● **WHAT IS NEEDED**
All of the data below should be written out exactly.

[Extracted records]
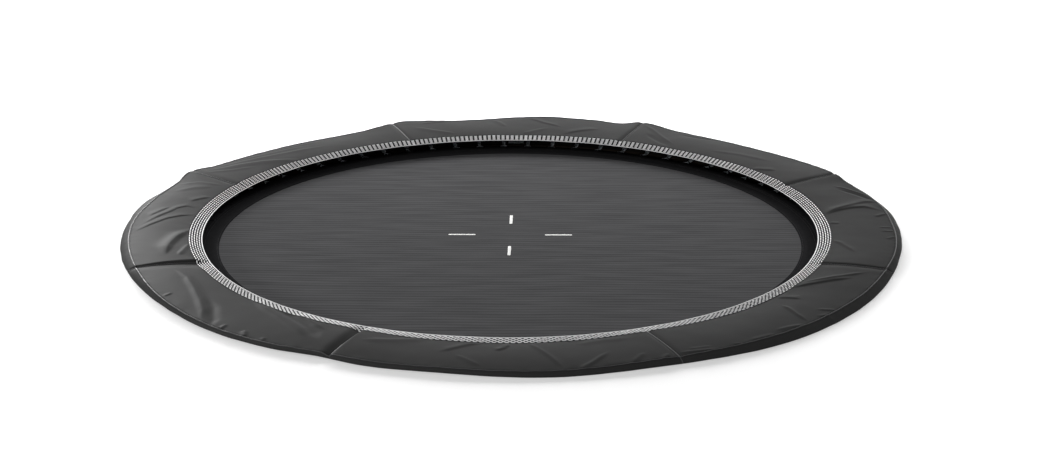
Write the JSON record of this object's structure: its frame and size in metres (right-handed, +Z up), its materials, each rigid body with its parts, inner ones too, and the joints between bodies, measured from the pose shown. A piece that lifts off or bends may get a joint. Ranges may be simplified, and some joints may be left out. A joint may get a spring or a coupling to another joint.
{
  "type": "in-ground trampoline",
  "caption": "Round in-ground trampoline: steel ring on low feet, sprung jumping mat, and a padded edge in charcoal panels with a striped inner trim.",
  "frame": {"origin": "centre of the ring, on the ledge that the feet's base plates stand on", "axes": "+Z up, out of the pit; +X to the right and -Y to the front, the side seen first; ground level, where the pad's hem rests, is at z = 0.080 m"},
  "size_m": [3.78, 3.78, 0.1083],
  "materials": {
    "galvanised_steel": "matte galvanised",
    "zinc_plated_steel": "bright zinc",
    "spring_steel": "galvanised spring wire",
    "pad_vinyl": "satin coated fabric",
    "pad_foam": "closed-cell foam",
    "trim_webbing": "woven webbing",
    "trim_cord": "light woven cord",
    "piping": "sewn piping",
    "elastic_strap": "black elastic",
    "mat_mesh": "woven mesh",
    "mat_webbing": "black webbing",
    "mark_thread": "white sewn tape"
  },
  "bodies": {
    "frame": {"frame_tube_1": "galvanised_steel", "frame_tube_2": "galvanised_steel", "frame_tube_3": "galvanised_steel", "frame_tube_4": "galvanised_steel", "frame_tube_5": "galvanised_steel", "frame_tube_6": "galvanised_steel", "frame_tube_7": "galvanised_steel", "frame_tube_8": "galvanised_steel", "foot_right": "galvanised_steel", "foot_back_right": "galvanised_steel", "foot_back": "galvanised_steel", "foot_back_left": "galvanised_steel", "foot_left": "galvanised_steel", "foot_front_left": "galvanised_steel", "foot_front": "galvanised_steel", "foot_front_right": "galvanised_steel", "joint_bolts": "zinc_plated_steel", "joint_nuts": "zinc_plated_steel", "springs_1": "spring_steel", "springs_2": "spring_steel", "springs_3": "spring_steel", "springs_4": "spring_steel", "springs_5": "spring_steel", "springs_6": "spring_steel", "springs_7": "spring_steel", "springs_8": "spring_steel", "pad_cover_right": "pad_vinyl", "pad_cover_back_right": "pad_vinyl", "pad_cover_back": "pad_vinyl", "pad_cover_back_left": "pad_vinyl", "pad_cover_left": "pad_vinyl", "pad_cover_front_left": "pad_vinyl", "pad_cover_front": "pad_vinyl", "pad_cover_front_right": "pad_vinyl", "pad_foam_right": "pad_foam", "pad_foam_back_right": "pad_foam", "pad_foam_back": "pad_foam", "pad_foam_back_left": "pad_foam", "pad_foam_left": "pad_foam", "pad_foam_front_left": "pad_foam", "pad_foam_front": "pad_foam", "pad_foam_front_right": "pad_foam", "pad_trim_right": "trim_webbing", "pad_trim_back_right": "trim_webbing", "pad_trim_back": "trim_webbing", "pad_trim_back_left": "trim_webbing", "pad_trim_left": "trim_webbing", "pad_trim_front_left": "trim_webbing", "pad_trim_front": "trim_webbing", "pad_trim_front_right": "trim_webbing", "trim_stripes": "trim_cord", "seam_piping": "piping", "hem_piping": "piping", "pad_straps": "elastic_strap"},
    "mat": {"mat_mesh": "mat_mesh", "mat_hem_band": "mat_webbing", "mat_centre_marks": "mark_thread", "mat_wire_rings": "zinc_plated_steel", "mat_webbing_loops": "mat_webbing"}
  },
  "joints": [
    {"name": "mat_bounce", "type": "slide", "parent": "frame", "child": "mat", "axis": [0, 0, 1], "range_m": [-0.2, 0.03], "stiffness_N_per_m": 4000, "springref_m": 0.0159, "deforming": ["springs_1", "springs_2", "springs_3", "springs_4", "springs_5", "springs_6", "springs_7", "springs_8"]}
  ]
}
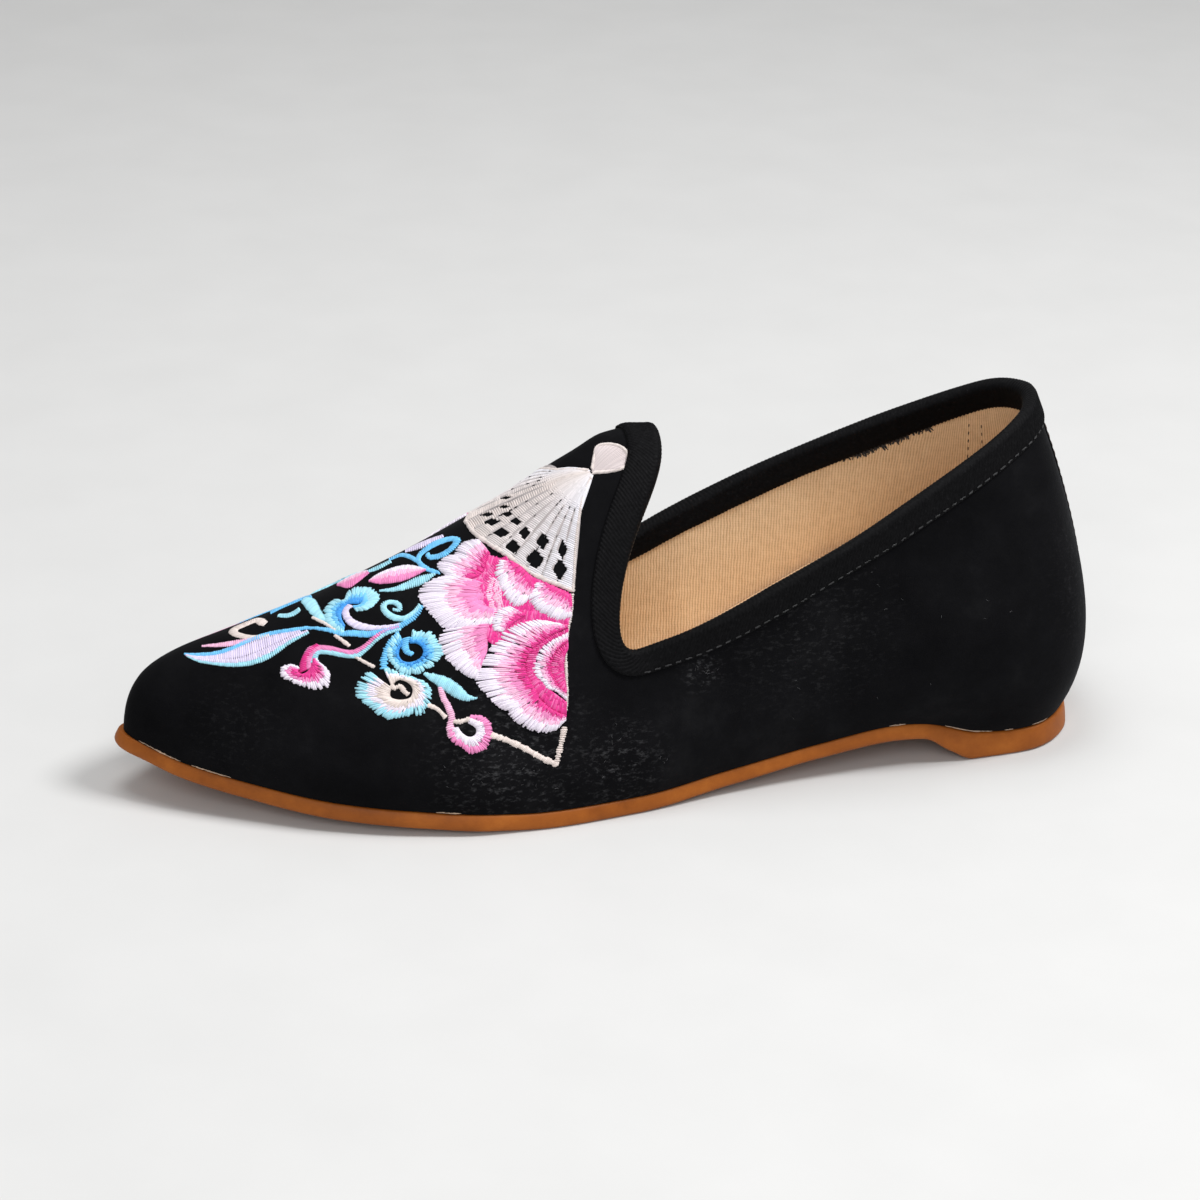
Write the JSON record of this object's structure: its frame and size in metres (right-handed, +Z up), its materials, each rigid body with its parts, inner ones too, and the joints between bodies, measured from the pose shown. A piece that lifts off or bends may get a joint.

● **TASK RESPONSE**
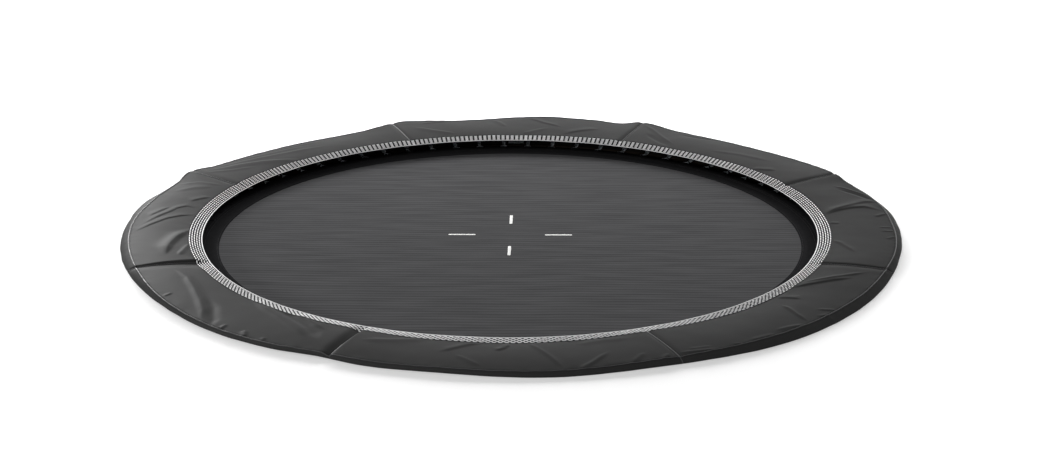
Write the JSON record of this object's structure: its frame and size in metres (right-handed, +Z up), its materials, each rigid body with its parts, inner ones too, and the joints between bodies, measured from the pose shown. A piece that lifts off or bends may get a joint. Ranges may be simplified, and some joints may be left out. A joint may get a spring or a coupling to another joint.
{
  "type": "in-ground trampoline",
  "caption": "Round in-ground trampoline: steel ring on low feet, sprung jumping mat, and a padded edge in charcoal panels with a striped inner trim.",
  "frame": {"origin": "centre of the ring, on the ledge that the feet's base plates stand on", "axes": "+Z up, out of the pit; +X to the right and -Y to the front, the side seen first; ground level, where the pad's hem rests, is at z = 0.080 m"},
  "size_m": [3.78, 3.78, 0.1083],
  "materials": {
    "galvanised_steel": "matte galvanised",
    "zinc_plated_steel": "bright zinc",
    "spring_steel": "galvanised spring wire",
    "pad_vinyl": "satin coated fabric",
    "pad_foam": "closed-cell foam",
    "trim_webbing": "woven webbing",
    "trim_cord": "light woven cord",
    "piping": "sewn piping",
    "elastic_strap": "black elastic",
    "mat_mesh": "woven mesh",
    "mat_webbing": "black webbing",
    "mark_thread": "white sewn tape"
  },
  "bodies": {
    "frame": {"frame_tube_1": "galvanised_steel", "frame_tube_2": "galvanised_steel", "frame_tube_3": "galvanised_steel", "frame_tube_4": "galvanised_steel", "frame_tube_5": "galvanised_steel", "frame_tube_6": "galvanised_steel", "frame_tube_7": "galvanised_steel", "frame_tube_8": "galvanised_steel", "foot_right": "galvanised_steel", "foot_back_right": "galvanised_steel", "foot_back": "galvanised_steel", "foot_back_left": "galvanised_steel", "foot_left": "galvanised_steel", "foot_front_left": "galvanised_steel", "foot_front": "galvanised_steel", "foot_front_right": "galvanised_steel", "joint_bolts": "zinc_plated_steel", "joint_nuts": "zinc_plated_steel", "springs_1": "spring_steel", "springs_2": "spring_steel", "springs_3": "spring_steel", "springs_4": "spring_steel", "springs_5": "spring_steel", "springs_6": "spring_steel", "springs_7": "spring_steel", "springs_8": "spring_steel", "pad_cover_right": "pad_vinyl", "pad_cover_back_right": "pad_vinyl", "pad_cover_back": "pad_vinyl", "pad_cover_back_left": "pad_vinyl", "pad_cover_left": "pad_vinyl", "pad_cover_front_left": "pad_vinyl", "pad_cover_front": "pad_vinyl", "pad_cover_front_right": "pad_vinyl", "pad_foam_right": "pad_foam", "pad_foam_back_right": "pad_foam", "pad_foam_back": "pad_foam", "pad_foam_back_left": "pad_foam", "pad_foam_left": "pad_foam", "pad_foam_front_left": "pad_foam", "pad_foam_front": "pad_foam", "pad_foam_front_right": "pad_foam", "pad_trim_right": "trim_webbing", "pad_trim_back_right": "trim_webbing", "pad_trim_back": "trim_webbing", "pad_trim_back_left": "trim_webbing", "pad_trim_left": "trim_webbing", "pad_trim_front_left": "trim_webbing", "pad_trim_front": "trim_webbing", "pad_trim_front_right": "trim_webbing", "trim_stripes": "trim_cord", "seam_piping": "piping", "hem_piping": "piping", "pad_straps": "elastic_strap"},
    "mat": {"mat_mesh": "mat_mesh", "mat_hem_band": "mat_webbing", "mat_centre_marks": "mark_thread", "mat_wire_rings": "zinc_plated_steel", "mat_webbing_loops": "mat_webbing"}
  },
  "joints": [
    {"name": "mat_bounce", "type": "slide", "parent": "frame", "child": "mat", "axis": [0, 0, 1], "range_m": [-0.2, 0.03], "stiffness_N_per_m": 4000, "springref_m": 0.0159, "deforming": ["springs_1", "springs_2", "springs_3", "springs_4", "springs_5", "springs_6", "springs_7", "springs_8"]}
  ]
}
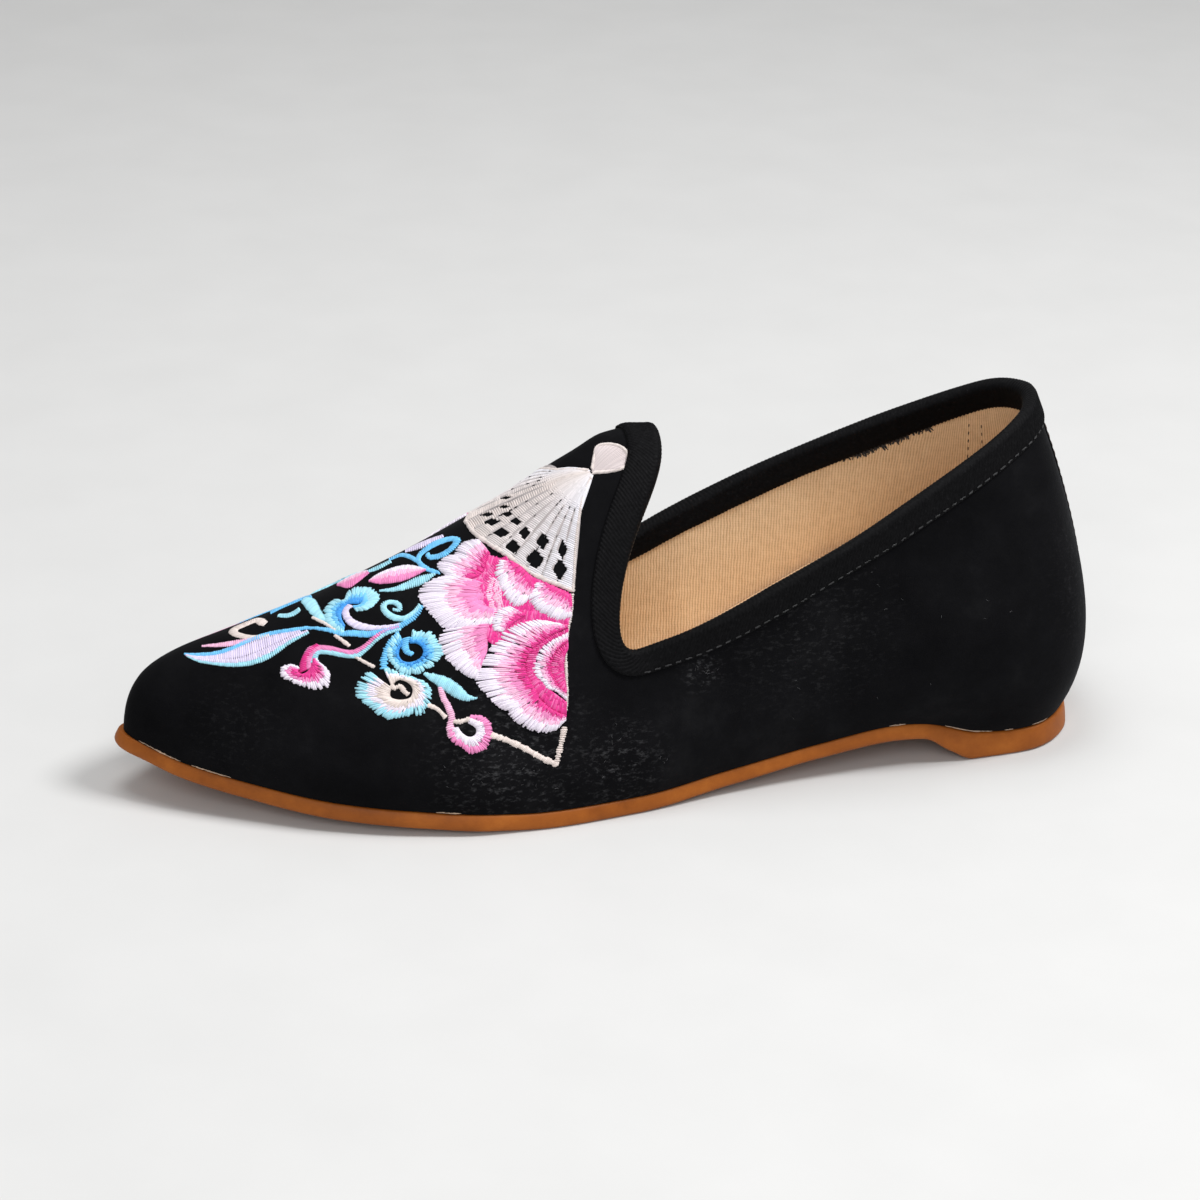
Write the JSON record of this object's structure: its frame and size in metres (right-handed, +Z up), its materials, each rigid body with its parts, inner ones too, and the joints between bodies, measured from the pose shown. A piece that lifts off or bends may get a joint.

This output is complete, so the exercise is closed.